Friday, June 2, 2017

The Only Language They Understand: Forcing Compromise in Israel and Palestine Hardcover – May 16, 2017 by Nathan Thrall (Metropolitan Books)








"The Only Language They Understand",provides an unbiased perspective on the conflict between Israel and the Palestinians. The fairness perspective, alone, makes this book a great read. While Thrall’s main thesis is that progress between Israel and the Palestinians has largely occurred through force – from internal or external entities, the astounding point of clarification is that Israel and the U.S. work together to maintain the status quo. The appearance of progress is enough to keep the situation in a constant state of slow evolution, with Israel gaining power, land, and influence slowly but surely.

Once again, we see the evil of government influence – particularly that of the U.S. in not merely meddling in affairs, but funding the conflict with billions of American taxpayer dollars. Senior leaders are quoted as viewing the Palestinian plight as apartheid, yet those same leaders are powerless largely due to the American political system, with both Democrats and Republicans defaulting to support for Israel.

This is a conflict that, once started, has become normalized and tends to exist with a lot of motion yet little to no movement. Israel has the advantage of force through military power and HEAVY backing, both politically and financially, from the U.S. government and taxpayers, as well as strong backing from the U.S. media. Palestinians have a fractured leadership with no true movement for progress. Those fighting for Palestine have primitive methods of using force, and this leads to terrorist attacks that garner attention. Those same attacks are used by the media and politicians to push any forward progress back to the status quo.

The American taxpayers and voters are funding this conflict both financially and theoretically. Until that changes, the status quo will remain. Thrall provides a well-researched book for anyone who wishes to better understand – without a heavily preconceived perception – the conflict between Israel and the Palestinians.
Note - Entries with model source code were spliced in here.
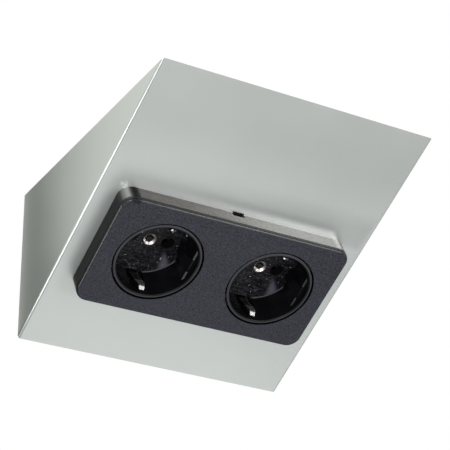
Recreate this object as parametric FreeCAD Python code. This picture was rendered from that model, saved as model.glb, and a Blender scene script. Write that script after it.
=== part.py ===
"""Under-cabinet double socket: a wedge-shaped folded steel housing that fits the corner between
the underside of a wall cabinet and the wall, with two earthed 16 A sockets side by side in its
sloping face. Millimetres. X runs to the user's right, Y towards the wall, Z up. The origin is the
centre of the four cabinet fixing holes, in the plane of the cabinet's underside.

The socket pieces are drawn in the module frame: x to the right, y up the slope, z straight out of
the sloping sheet, with its origin on the sheet's outer face at the middle of the cover."""

import FreeCAD, Part
import math
import os

from FreeCAD import Placement, Rotation, Vector

# Housing, folded from one sheet
HOUSING_WIDTH = 142.0
HOUSING_DEPTH = 143.0
HOUSING_HEIGHT = 76.0
HOUSING_SHEET = 1.2
BEND_INNER_R = 0.3
COVER_FROM_TIP = 96.0

# Fixing angles, welded inside the cheeks
ANGLE_SHEET = 1.5
ANGLE_BEND_R = 0.8
ANGLE_LEG = 15.0
ANGLE_WELD_LEG = 12.0
ANGLE_CORNER_R = 4.0
CABINET_ANGLE_LENGTH = 100.0
CABINET_ANGLE_END_GAP = 8.0
WALL_ANGLE_LENGTH = 48.0
WALL_ANGLE_END_GAP = 14.0
FIXING_HOLE_D = 4.5
FIXING_HOLE_INSET = 7.8
CABINET_HOLE_SPACING = 60.0
CABINET_HOLES_TO_WALL = 55.0
WALL_HOLE_DROP = 38.0

# Cover frame, a snap-on moulding
COVER_LENGTH = 120.5
COVER_HEIGHT = 60.3
COVER_RISE = 9.5
COVER_CORNER_R = 6.5
COVER_EDGE_R = 1.1
COVER_WALL = 2.0
COVER_FACE = 2.2
COLLAR_WALL = 1.4
COLLAR_FOOT_GAP = 0.4
COVER_RIB = 1.2
PRY_NOTCH_WIDTH = 6.0
PRY_NOTCH_HEIGHT = 2.0
PRY_SLOT_REACH = 0.8
NIB_REACH = 0.6
NIB_CLEARANCE = 0.25

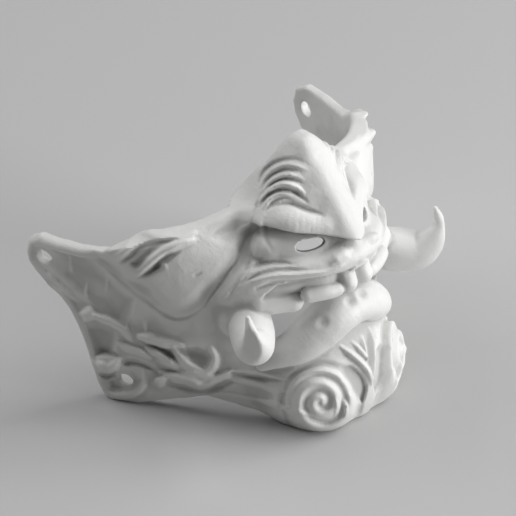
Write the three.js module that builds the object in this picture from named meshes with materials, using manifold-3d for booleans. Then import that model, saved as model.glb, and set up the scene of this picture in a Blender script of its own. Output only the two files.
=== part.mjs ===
// A samurai's half mask: the lower half of a snarling demon face, printed in one piece.
//
// The face looks along -Y and stands on its chin and on the two rear corners of its jaw,
// so +Z is up and the floor is z = 0. The mask is the same on both sides of x = 0.
// The form is a distance field: a lofted wall, the nose, lips, teeth and tusks are joined
// softly, and a relief of flames, wrinkles, strands and curls, laid out in degrees round the
// wall and millimetres of height, is added to the outside. Marching tetrahedra turn the field
// into a closed mesh, which is thinned to the facets that the shape needs.

import * as THREE from "three";
import { mergeVertices } from "three/addons/utils/BufferGeometryUtils.js";
import Module from "manifold-3d";

// Driving dimensions, in millimetres
const WALL = 4.0;
const CROWN_HEIGHT = 121.3;
const STRAP_HOLES = [
  { name: "upper", y: 48.7, z: 64.3, radius: 3.2 },
  { name: "lower", y: 17.8, z: 10.6, radius: 2.9 },
];
const STRAP_HOLE_SIDES = 20;
const SHIFT_TO_CENTRE_Y = 3.5;
const GRID_STEP = 1.8;
const TRIANGLE_BUDGET = 9200;
const COLOUR = 0xd9d9d6;

// The box that the field is worked out in, from the middle plane outward
const FIELD = { width: 86, front: -74, back: 64, bottom: -6, top: 128 };

// The wall is lofted round an upright axis that stands behind the face
const AXIS_Y = 30;
const LOFT_ANGLES = [0, 30, 45, 60, 75, 90, 110, 130, 180];
const LOFT = [
  { z: 0, radii: [78, 67, 61, 60, 63, 67.5, 72, 74, 74] },
  { z: 20, radii: [80, 69, 63, 62, 65, 69.5, 74, 76, 76] },
  { z: 40, radii: [80, 70, 65, 64, 66.5, 72, 78, 80, 80] },
  { z: 60, radii: [77, 68, 65, 65.5, 68.5, 73, 83, 88, 88] },
  { z: 78, radii: [68, 60, 61, 64.5, 68.5, 74, 82.5, 87.5, 88] },
  { z: 92, radii: [56, 49, 56, 62, 68, 74, 81.5, 86, 86] },
  { z: 120, radii: [50, 46, 53, 60, 67, 73, 80, 84, 84] },
];

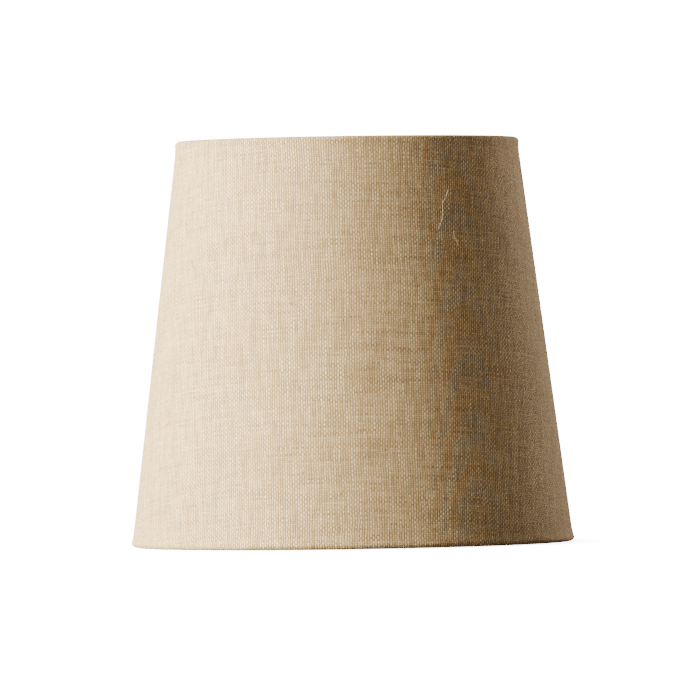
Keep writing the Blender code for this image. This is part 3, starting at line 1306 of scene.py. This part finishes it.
def add_world():
    """White where the camera sees it, and a dim even fill for the object."""
    world = bpy.data.worlds.new("studio")
    bpy.context.scene.world = world
    world.use_nodes = True
    world.node_tree.nodes.clear()
    board = Board(world.node_tree)
    seen = board.node("ShaderNodeLightPath", {}, {}, "Is Camera Ray")
    strength = FILL + seen * (WHITE_OUT - FILL)
    colour = board.blend(seen, rgb(*WARM_WHITE), rgb(1.0, 1.0, 1.0))
    backdrop = board.node("ShaderNodeBackground", {}, {"Color": colour, "Strength": strength})
    board.node("ShaderNodeOutputWorld", {}, {"Surface": backdrop})


def add_floor():
    """A pale floor under the rim that keeps a soft shadow close to it, open from below."""
    bm = bmesh.new()
    bmesh.ops.create_grid(bm, x_segments=1, y_segments=1, size=30.0)
    mesh = bpy.data.meshes.new("floor")
    bm.to_mesh(mesh)
    bm.free()
    made, board = new_finish("pale_floor")
    place = board.place()
    x, y, _ = board.parts(place)
    near = (x * x + y * y).root().ramp(FLOOR_SHADOW[1], FLOOR_SHADOW[0])
    grain = board.noise(place, 40.0, 3.0)
    pale = board.blend(grain, rgb(0.80, 0.80, 0.79), rgb(0.84, 0.84, 0.83))
    seen = board.node("ShaderNodeLightPath", {}, {}, "Is Camera Ray")
    matt = board.node("ShaderNodeBsdfDiffuse", {}, {"Color": board.tone(pale, FLOOR_BOUNCE)})
    bright = board.node("ShaderNodeBsdfDiffuse", {}, {"Color": board.tone(pale, 6.0)})
    white = board.node("ShaderNodeEmission", {}, {"Strength": WHITE_OUT})
    half = board.node("ShaderNodeEmission", {}, {"Strength": WHITE_OUT * FLOOR_GLOW})
    shadowed = board.node("ShaderNodeAddShader", {}, {0: bright, 1: half})
    floor_side = board.mixed(seen, matt, board.mixed(near, white, shadowed))
    below = board.node("ShaderNodeNewGeometry", {}, {}, "Backfacing")
    clear = board.node("ShaderNodeBsdfTransparent", {}, {})
    show(board, board.mixed(below, floor_side, clear))
    floor = add_piece("floor", mesh, made)
    floor.location.z = -FLOOR_DROP


def main():
    add_camera()
    made = make_pieces()
    assign(made)
    add_floor()
    add_world()
    add_lights()


main()
bpy.context.view_layer.update()
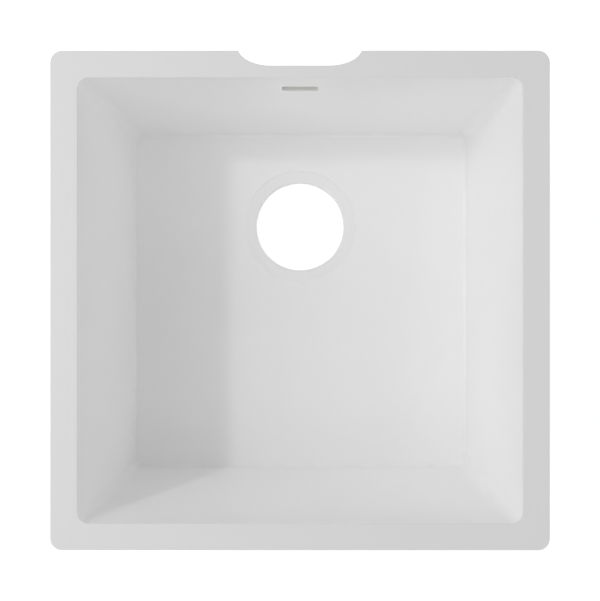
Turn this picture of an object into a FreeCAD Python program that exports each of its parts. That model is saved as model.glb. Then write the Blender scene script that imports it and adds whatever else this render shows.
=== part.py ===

In a myth-busting analysis of the world’s most intractable conflict, a star of Middle East reporting, “one of the most important writers” in the field (The New York Times), argues that only one weapon has yielded progress: force.

Scattered over the territory between the Jordan River and the Mediterranean Sea lie the remnants of failed peace proposals, international summits, secret negotiations, UN resolutions, and state-building efforts. The conventional story is that these well-meaning attempts at peacemaking were repeatedly, perhaps terminally, thwarted by violence.

Through a rich interweaving of reportage, historical narrative, and powerful analysis, Nathan Thrall presents a startling counter-history. He shows that force―including but not limited to violence―has impelled each side to make its largest concessions, from Palestinian acceptance of a two-state solution to Israeli territorial withdrawals. This simple fact has been neglected by the world powers, which have expended countless resources on initiatives meant to diminish friction between the parties. By quashing any hint of confrontation, promising an imminent negotiated solution, facilitating security cooperation, developing the institutions of a still unborn Palestinian state, and providing bounteous economic and military assistance, the United States and Europe have merely entrenched the conflict by lessening the incentives to end it. Thrall’s important book upends the beliefs steering these failed policies, revealing how the aversion of pain, not the promise of peace, has driven compromise for Israelis and Palestinians alike.

Published as Israel’s occupation of East Jerusalem, the West Bank, and Gaza reaches its fiftieth anniversary, which is also the centenary of the Balfour Declaration that first promised a Jewish national home in Palestine, The Only Language They Understand advances a bold thesis that shatters ingrained positions of both left and right and provides a new and eye-opening understanding of this most vexed of lands.